The first bill to be passed out of the Missouri legislature in 2018 aims to fight human trafficking.
House Bill 1246 would require the Department of Public Safety to develop posters that provide information on what human trafficking is and how victims can get help. It would require those posters to be displayed by certain businesses including hotels and motels, strip clubs, private clubs, airports, emergency rooms, bus stations, and truck and rest stops.
The posters will include the National Human Trafficking Resource Hotline, which is 888-373-7888, and by text is 233733 (BEFREE).
HB 1246 is sponsored by Adrian Republican Patricia Pike.
“This bill works to provide rescue information to the victims and educate the citizens about human trafficking in a statewide and uniform way,” said Pike. “I believe this bill will save lives, bring victims home to their families, and educate the public further on how to identify human trafficking. It will also provide law enforcement with increased opportunities to receive tips to help combat trafficking.”
Representative Michael Butler (D-St. Louis) said trafficking is a major issue in Missouri and particularly in St. Louis. He said the legislation is a sign that the legislature, and the state, are starting to recognize how great that issue is, and said more must be done.
“The greatest fear I have is something like this happening to my daughter. Many of us, I’m sure, who have children, we think about it every time we’re in the grocery store, every time we’re somewhere public – that you could lose that person and it was your responsibility,” said Butler. “I just thank [Representative Pike] for making me feel a little more comfortable about what I’m doing here today and whenever I think about that in the grocery store … I think about this bill.”
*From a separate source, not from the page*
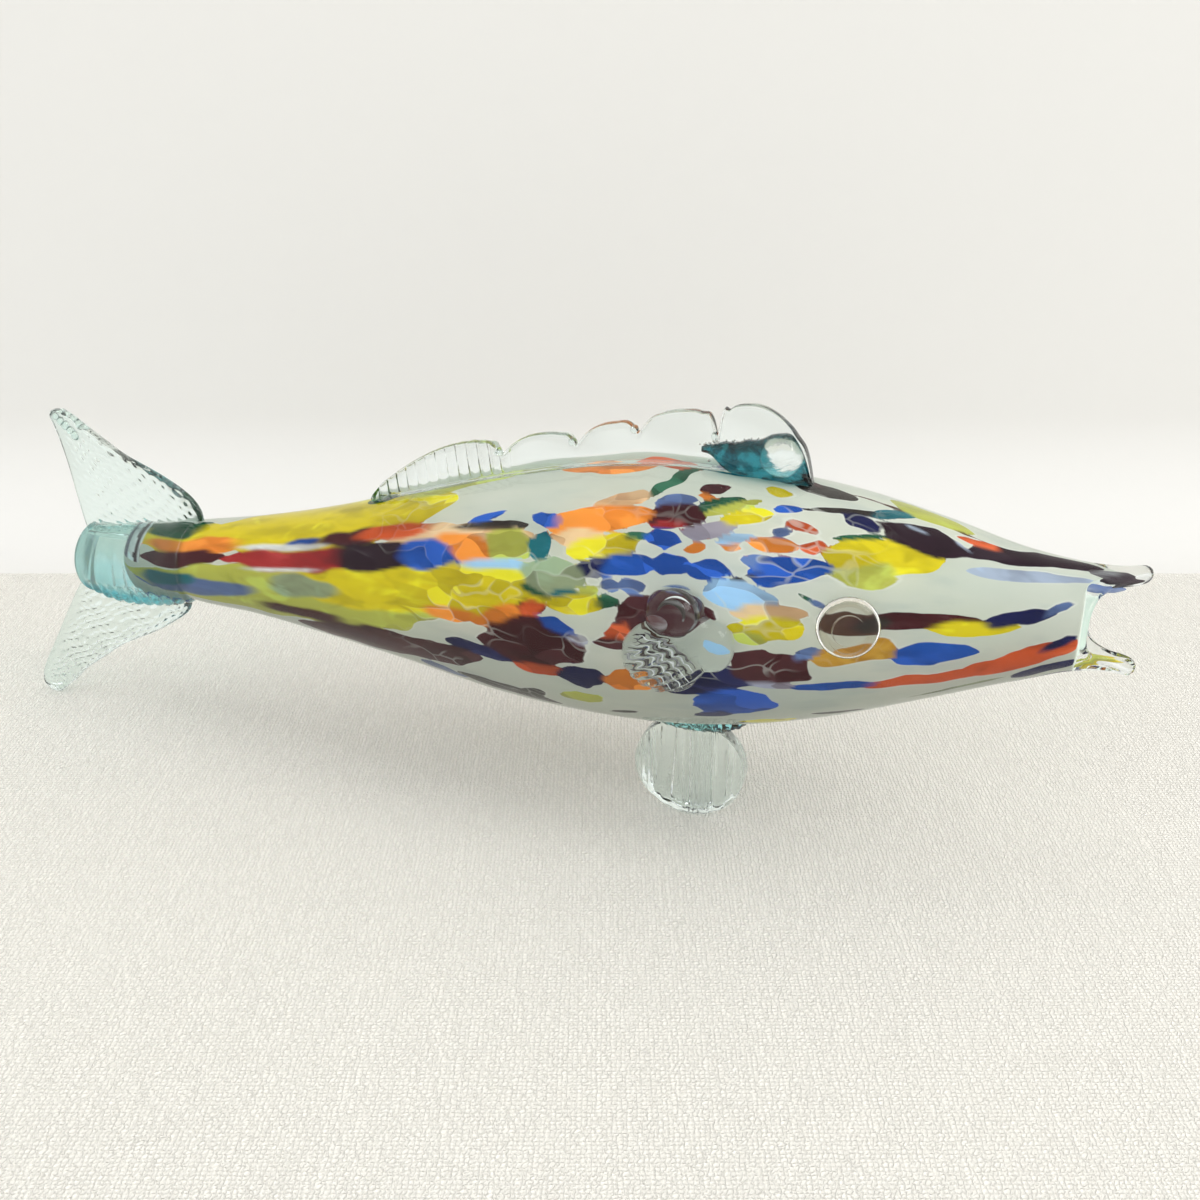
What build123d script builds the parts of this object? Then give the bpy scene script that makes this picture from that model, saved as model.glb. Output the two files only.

Under the bill the posters must be created by January 1, 2019, and must be displayed by the establishments specified in the bill by March 1, 2019. Businesses that repeatedly fail to display them could incur fines. The posters will be printed at the cost of each business that must display them.
The creation and display of such posters was one of the recommendations of the House Task Force on Human Trafficking, which was chaired by Speaker Pro Tem Elijah Haahr (R-Springfield).
Pike said more than 20 states have such posters and it has been shown that trafficking victims who use the national hotline have a better chance of being rescued.
The bill was passed out of the House in January 139-5 and the Senate passed it early this month. It now awaits action from the governor’s office or it could become law without any such action after 15 days.
Last year a similar bill sponsored by Representative Cloria Brown reached the state Senate but did not come to a vote in that chamber.
The House this week also passed a bill that sets a minimum age for applicants for Missouri marriage licenses. Sponsor Jean Evans (R-Manchester) said the bill would combat traffickers and abusers bringing minor victims to Missouri to marry them. That bill has been sent to the Senate for consideration.